▶ _Set problem_
Quote exactly the lines between the line containing "front.position.set(frontX, 0, mountZ);" and the line containing "obj.parent = empty", counting those two lines as part of the range. Leave the rest out.

▶ _Dataset section_

==*==

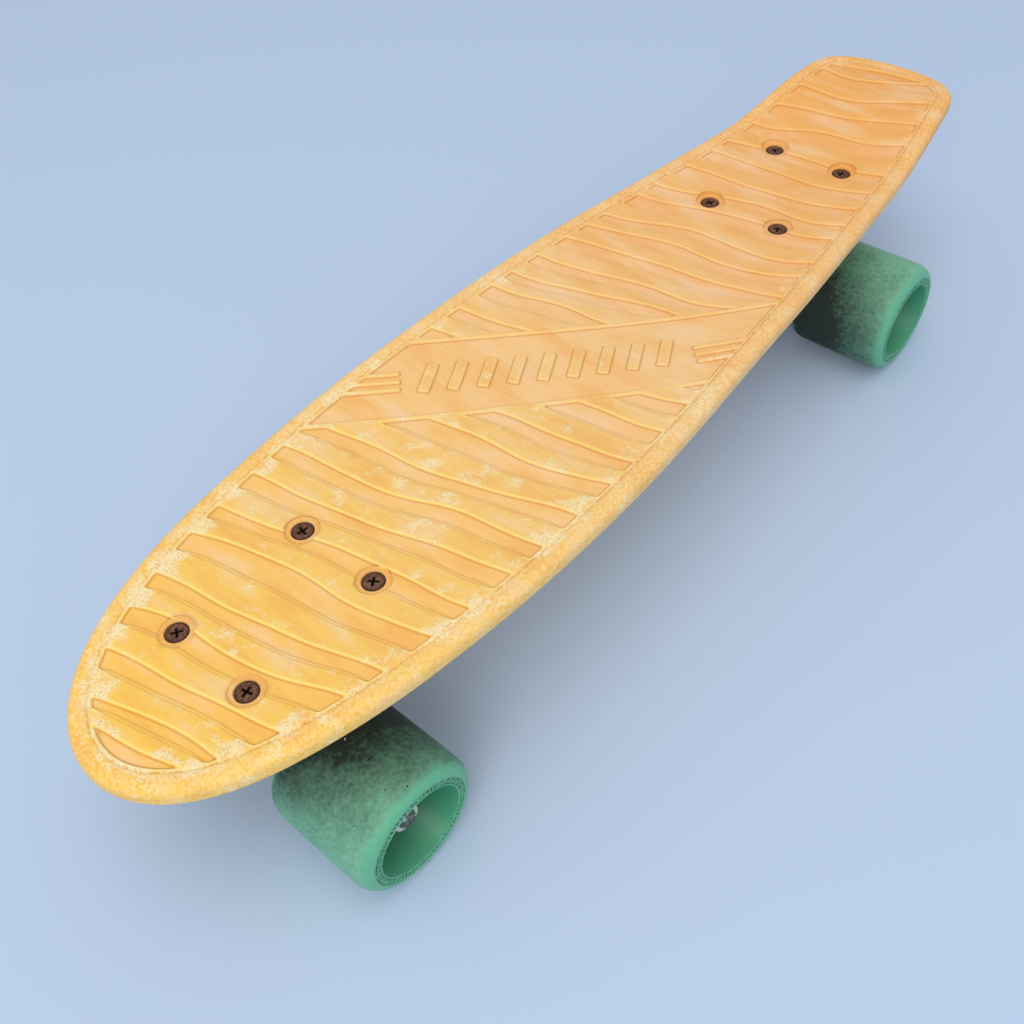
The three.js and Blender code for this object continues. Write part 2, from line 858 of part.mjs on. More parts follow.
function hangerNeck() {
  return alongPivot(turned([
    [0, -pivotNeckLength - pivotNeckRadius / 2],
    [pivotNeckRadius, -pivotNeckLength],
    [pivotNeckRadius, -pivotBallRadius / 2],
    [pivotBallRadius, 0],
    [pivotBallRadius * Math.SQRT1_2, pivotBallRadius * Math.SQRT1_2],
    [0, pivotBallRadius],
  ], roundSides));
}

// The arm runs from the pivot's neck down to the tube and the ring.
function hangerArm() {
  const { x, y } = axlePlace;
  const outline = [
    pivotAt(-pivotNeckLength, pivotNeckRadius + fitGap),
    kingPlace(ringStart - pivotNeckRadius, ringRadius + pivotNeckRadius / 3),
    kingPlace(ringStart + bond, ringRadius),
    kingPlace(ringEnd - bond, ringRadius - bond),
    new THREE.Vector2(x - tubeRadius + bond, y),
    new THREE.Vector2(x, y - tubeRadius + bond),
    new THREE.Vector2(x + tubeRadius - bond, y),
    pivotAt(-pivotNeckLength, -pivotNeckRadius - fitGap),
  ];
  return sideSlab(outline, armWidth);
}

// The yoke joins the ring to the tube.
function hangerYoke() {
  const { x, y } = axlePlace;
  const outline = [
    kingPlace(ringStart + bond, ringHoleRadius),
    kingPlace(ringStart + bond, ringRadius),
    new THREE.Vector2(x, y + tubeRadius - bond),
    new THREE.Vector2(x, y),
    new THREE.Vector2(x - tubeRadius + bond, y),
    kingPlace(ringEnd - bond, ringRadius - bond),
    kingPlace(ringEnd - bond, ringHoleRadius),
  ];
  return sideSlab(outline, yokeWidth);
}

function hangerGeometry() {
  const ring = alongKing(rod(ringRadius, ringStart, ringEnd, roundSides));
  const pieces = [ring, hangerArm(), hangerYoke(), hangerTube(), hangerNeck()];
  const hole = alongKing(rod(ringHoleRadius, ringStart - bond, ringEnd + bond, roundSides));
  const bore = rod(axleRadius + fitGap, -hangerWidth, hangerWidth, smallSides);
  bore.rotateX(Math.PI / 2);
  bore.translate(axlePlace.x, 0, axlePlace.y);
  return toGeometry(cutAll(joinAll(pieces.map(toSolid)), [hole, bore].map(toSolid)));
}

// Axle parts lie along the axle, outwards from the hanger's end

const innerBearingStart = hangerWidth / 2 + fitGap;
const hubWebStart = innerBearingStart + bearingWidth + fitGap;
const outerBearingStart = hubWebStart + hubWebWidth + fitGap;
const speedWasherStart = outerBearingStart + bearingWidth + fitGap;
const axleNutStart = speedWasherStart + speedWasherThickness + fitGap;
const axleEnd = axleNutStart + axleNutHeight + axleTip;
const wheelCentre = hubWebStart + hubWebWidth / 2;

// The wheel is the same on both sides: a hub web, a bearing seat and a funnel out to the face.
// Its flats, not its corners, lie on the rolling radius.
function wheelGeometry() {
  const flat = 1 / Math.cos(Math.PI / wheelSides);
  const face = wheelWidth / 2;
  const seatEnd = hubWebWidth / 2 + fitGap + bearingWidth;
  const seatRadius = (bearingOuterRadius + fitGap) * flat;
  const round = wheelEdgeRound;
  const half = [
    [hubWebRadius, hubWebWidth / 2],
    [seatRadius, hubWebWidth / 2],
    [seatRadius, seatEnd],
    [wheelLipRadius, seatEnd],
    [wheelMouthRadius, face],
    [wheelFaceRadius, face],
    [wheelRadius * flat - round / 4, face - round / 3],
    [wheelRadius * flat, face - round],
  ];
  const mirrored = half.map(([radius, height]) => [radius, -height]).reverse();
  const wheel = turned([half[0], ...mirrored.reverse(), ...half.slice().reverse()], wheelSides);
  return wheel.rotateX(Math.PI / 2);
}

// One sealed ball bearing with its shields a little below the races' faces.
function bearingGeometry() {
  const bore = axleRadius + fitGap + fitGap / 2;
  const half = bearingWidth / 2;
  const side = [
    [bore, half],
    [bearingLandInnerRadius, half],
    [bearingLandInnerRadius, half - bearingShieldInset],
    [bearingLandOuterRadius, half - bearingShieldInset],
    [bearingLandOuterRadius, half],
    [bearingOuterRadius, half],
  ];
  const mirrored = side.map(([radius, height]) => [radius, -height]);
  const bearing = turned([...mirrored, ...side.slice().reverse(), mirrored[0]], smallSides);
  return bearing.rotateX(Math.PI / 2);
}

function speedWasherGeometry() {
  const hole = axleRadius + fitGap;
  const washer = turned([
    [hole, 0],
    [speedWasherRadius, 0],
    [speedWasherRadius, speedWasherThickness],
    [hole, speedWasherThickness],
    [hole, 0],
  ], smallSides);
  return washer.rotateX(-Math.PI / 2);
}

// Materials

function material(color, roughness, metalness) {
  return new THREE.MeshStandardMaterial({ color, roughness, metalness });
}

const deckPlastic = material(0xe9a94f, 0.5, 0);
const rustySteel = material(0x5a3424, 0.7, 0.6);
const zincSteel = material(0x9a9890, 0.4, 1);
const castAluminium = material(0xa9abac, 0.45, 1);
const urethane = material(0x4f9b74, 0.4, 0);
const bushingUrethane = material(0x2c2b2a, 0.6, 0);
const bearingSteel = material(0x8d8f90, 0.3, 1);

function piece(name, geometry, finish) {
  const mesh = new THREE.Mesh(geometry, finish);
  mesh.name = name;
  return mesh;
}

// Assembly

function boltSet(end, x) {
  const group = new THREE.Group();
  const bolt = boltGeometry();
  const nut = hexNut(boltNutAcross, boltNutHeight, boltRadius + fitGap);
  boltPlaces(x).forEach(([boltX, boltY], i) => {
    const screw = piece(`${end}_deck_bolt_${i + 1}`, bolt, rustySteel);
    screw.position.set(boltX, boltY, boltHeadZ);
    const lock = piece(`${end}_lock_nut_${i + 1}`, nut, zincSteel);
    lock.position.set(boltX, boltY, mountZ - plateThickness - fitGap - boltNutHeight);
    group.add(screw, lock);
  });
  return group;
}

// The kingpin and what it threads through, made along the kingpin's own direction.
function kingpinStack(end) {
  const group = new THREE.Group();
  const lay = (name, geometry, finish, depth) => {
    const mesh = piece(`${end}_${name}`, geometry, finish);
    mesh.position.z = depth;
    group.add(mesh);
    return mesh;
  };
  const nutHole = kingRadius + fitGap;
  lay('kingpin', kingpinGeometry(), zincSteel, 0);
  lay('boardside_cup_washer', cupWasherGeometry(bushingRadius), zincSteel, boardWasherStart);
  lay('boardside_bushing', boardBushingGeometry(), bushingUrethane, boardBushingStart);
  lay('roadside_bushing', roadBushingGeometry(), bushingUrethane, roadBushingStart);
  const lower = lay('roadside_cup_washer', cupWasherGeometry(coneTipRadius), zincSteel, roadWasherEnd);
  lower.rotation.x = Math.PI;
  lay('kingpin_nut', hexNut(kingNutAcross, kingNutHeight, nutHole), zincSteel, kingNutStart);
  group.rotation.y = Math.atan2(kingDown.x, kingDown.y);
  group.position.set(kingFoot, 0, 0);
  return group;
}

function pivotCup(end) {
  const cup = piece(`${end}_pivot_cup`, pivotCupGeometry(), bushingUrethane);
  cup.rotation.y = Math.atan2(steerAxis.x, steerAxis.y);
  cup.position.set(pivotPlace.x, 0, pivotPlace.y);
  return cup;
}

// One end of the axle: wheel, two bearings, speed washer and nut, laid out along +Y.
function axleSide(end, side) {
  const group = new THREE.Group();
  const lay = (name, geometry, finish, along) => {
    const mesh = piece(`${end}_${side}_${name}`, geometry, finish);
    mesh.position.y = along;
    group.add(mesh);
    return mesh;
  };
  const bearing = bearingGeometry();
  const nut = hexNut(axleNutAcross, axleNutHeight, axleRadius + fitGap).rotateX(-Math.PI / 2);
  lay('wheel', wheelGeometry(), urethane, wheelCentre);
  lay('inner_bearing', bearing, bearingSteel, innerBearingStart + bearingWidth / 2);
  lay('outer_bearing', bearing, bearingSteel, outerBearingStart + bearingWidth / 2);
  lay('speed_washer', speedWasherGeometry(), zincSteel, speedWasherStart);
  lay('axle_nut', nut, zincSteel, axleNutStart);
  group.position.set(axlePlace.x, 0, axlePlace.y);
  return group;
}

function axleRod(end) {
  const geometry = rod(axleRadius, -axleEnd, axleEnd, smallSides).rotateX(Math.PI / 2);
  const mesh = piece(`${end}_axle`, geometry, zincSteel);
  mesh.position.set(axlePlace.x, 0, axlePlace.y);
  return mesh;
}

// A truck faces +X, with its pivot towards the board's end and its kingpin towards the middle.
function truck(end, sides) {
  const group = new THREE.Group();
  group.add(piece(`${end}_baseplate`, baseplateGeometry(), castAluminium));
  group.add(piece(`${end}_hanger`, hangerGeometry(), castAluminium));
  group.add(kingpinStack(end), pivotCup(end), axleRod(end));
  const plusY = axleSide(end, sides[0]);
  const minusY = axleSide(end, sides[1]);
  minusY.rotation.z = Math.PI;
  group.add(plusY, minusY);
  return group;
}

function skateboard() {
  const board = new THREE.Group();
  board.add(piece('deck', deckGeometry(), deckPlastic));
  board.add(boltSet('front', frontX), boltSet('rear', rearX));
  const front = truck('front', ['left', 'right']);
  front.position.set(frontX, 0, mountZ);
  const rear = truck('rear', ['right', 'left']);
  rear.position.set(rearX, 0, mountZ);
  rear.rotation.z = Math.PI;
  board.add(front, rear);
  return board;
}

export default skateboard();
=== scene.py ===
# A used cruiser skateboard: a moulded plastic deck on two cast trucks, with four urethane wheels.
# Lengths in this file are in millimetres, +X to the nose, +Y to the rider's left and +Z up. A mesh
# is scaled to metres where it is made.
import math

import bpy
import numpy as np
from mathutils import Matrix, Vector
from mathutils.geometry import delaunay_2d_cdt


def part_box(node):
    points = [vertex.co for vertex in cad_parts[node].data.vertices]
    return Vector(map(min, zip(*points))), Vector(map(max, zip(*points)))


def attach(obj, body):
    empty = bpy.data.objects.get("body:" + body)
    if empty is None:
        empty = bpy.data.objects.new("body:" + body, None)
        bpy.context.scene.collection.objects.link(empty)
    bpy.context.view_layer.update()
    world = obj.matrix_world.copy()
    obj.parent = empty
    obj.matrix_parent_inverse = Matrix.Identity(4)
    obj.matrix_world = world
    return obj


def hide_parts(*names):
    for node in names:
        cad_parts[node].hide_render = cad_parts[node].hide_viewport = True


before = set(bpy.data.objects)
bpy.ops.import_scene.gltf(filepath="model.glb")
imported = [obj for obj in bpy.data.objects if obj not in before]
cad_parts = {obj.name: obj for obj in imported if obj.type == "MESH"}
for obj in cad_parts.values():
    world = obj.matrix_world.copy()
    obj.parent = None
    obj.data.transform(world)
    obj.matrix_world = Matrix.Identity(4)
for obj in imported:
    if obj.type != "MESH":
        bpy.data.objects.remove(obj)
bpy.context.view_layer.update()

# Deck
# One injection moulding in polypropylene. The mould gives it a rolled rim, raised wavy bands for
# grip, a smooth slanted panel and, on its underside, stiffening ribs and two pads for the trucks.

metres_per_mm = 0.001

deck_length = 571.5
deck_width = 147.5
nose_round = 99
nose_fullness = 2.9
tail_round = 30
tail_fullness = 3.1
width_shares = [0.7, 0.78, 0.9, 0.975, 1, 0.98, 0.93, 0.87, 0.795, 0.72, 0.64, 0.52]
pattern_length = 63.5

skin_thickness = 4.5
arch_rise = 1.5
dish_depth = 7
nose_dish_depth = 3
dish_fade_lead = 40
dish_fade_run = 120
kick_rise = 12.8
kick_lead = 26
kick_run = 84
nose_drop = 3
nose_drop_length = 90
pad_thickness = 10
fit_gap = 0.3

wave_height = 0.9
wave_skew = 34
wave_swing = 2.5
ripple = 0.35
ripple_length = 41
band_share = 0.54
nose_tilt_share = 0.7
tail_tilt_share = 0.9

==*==

▶ _Solution_
  front.position.set(frontX, 0, mountZ);
  const rear = truck('rear', ['right', 'left']);
  rear.position.set(rearX, 0, mountZ);
  rear.rotation.z = Math.PI;
  board.add(front, rear);
  return board;
}

export default skateboard();
=== scene.py ===
# A used cruiser skateboard: a moulded plastic deck on two cast trucks, with four urethane wheels.
# Lengths in this file are in millimetres, +X to the nose, +Y to the rider's left and +Z up. A mesh
# is scaled to metres where it is made.
import math

import bpy
import numpy as np
from mathutils import Matrix, Vector
from mathutils.geometry import delaunay_2d_cdt


def part_box(node):
    points = [vertex.co for vertex in cad_parts[node].data.vertices]
    return Vector(map(min, zip(*points))), Vector(map(max, zip(*points)))


def attach(obj, body):
    empty = bpy.data.objects.get("body:" + body)
    if empty is None:
        empty = bpy.data.objects.new("body:" + body, None)
        bpy.context.scene.collection.objects.link(empty)
    bpy.context.view_layer.update()
    world = obj.matrix_world.copy()
    obj.parent = empty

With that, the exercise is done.